**Set exercise:**
Where does the string "this" appear? Copy every line of the entries below that holds it.

**Data lines:**
[Begin]

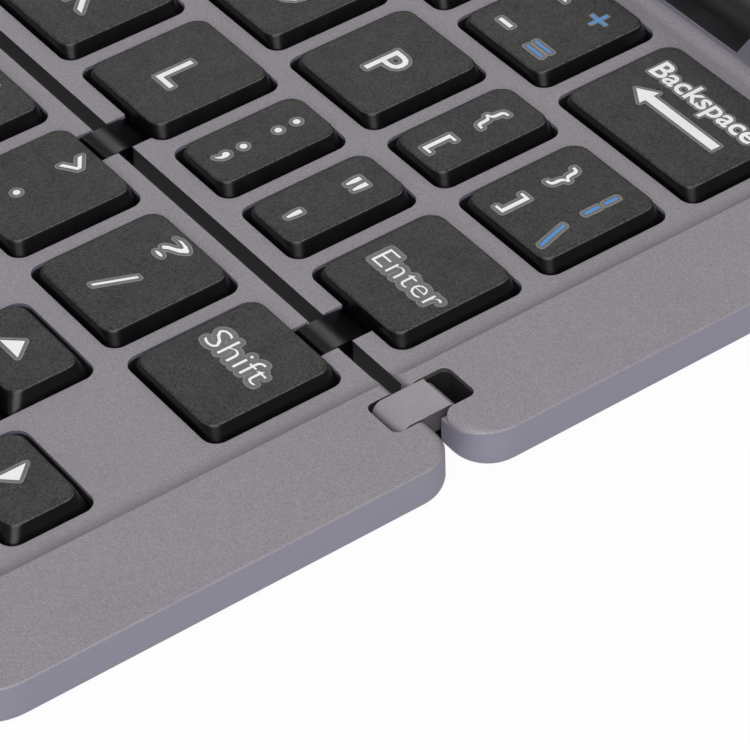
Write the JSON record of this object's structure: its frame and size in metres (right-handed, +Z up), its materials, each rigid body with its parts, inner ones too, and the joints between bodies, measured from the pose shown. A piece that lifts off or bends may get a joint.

[End]
[Begin]

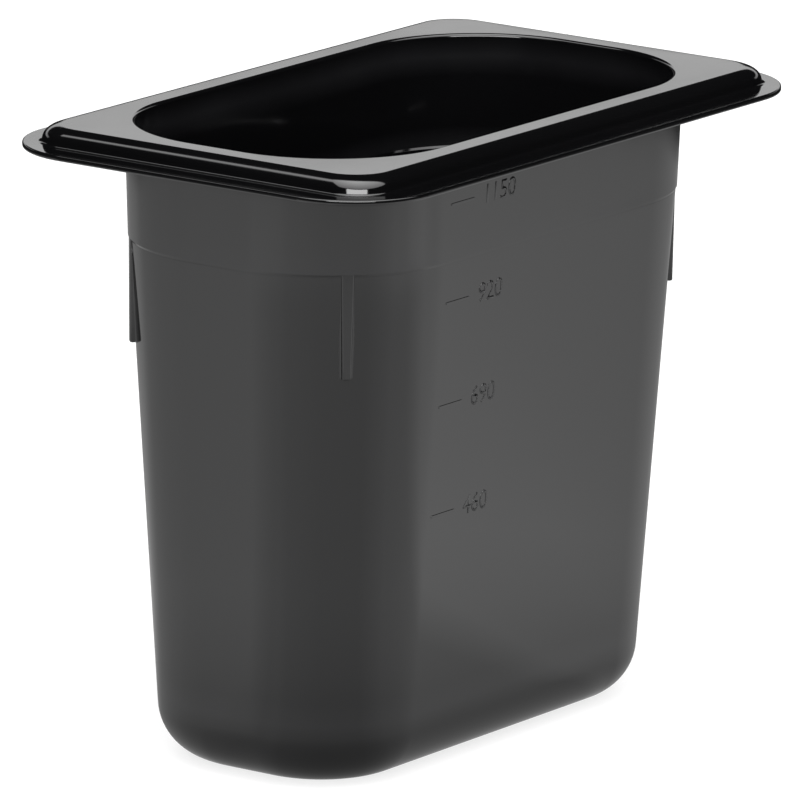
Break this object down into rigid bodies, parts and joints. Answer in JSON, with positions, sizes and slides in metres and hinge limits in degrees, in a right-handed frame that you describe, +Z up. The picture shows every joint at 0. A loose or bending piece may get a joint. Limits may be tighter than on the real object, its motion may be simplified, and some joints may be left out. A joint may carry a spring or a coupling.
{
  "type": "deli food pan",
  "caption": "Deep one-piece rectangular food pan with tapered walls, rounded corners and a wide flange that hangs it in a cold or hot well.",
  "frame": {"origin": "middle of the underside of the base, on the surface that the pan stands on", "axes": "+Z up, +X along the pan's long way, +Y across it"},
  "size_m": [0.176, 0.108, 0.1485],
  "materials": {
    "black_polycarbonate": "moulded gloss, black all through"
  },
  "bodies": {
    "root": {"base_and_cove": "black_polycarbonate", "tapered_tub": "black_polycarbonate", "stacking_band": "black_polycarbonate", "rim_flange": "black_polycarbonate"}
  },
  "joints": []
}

[End]

**Task result:**
Write the JSON record of this object's structure: its frame and size in metres (right-handed, +Z up), its materials, each rigid body with its parts, inner ones too, and the joints between bodies, measured from the pose shown. A piece that lifts off or bends may get a joint.
Break this object down into rigid bodies, parts and joints. Answer in JSON, with positions, sizes and slides in metres and hinge limits in degrees, in a right-handed frame that you describe, +Z up. The picture shows every joint at 0. A loose or bending piece may get a joint. Limits may be tighter than on the real object, its motion may be simplified, and some joints may be left out. A joint may carry a spring or a coupling.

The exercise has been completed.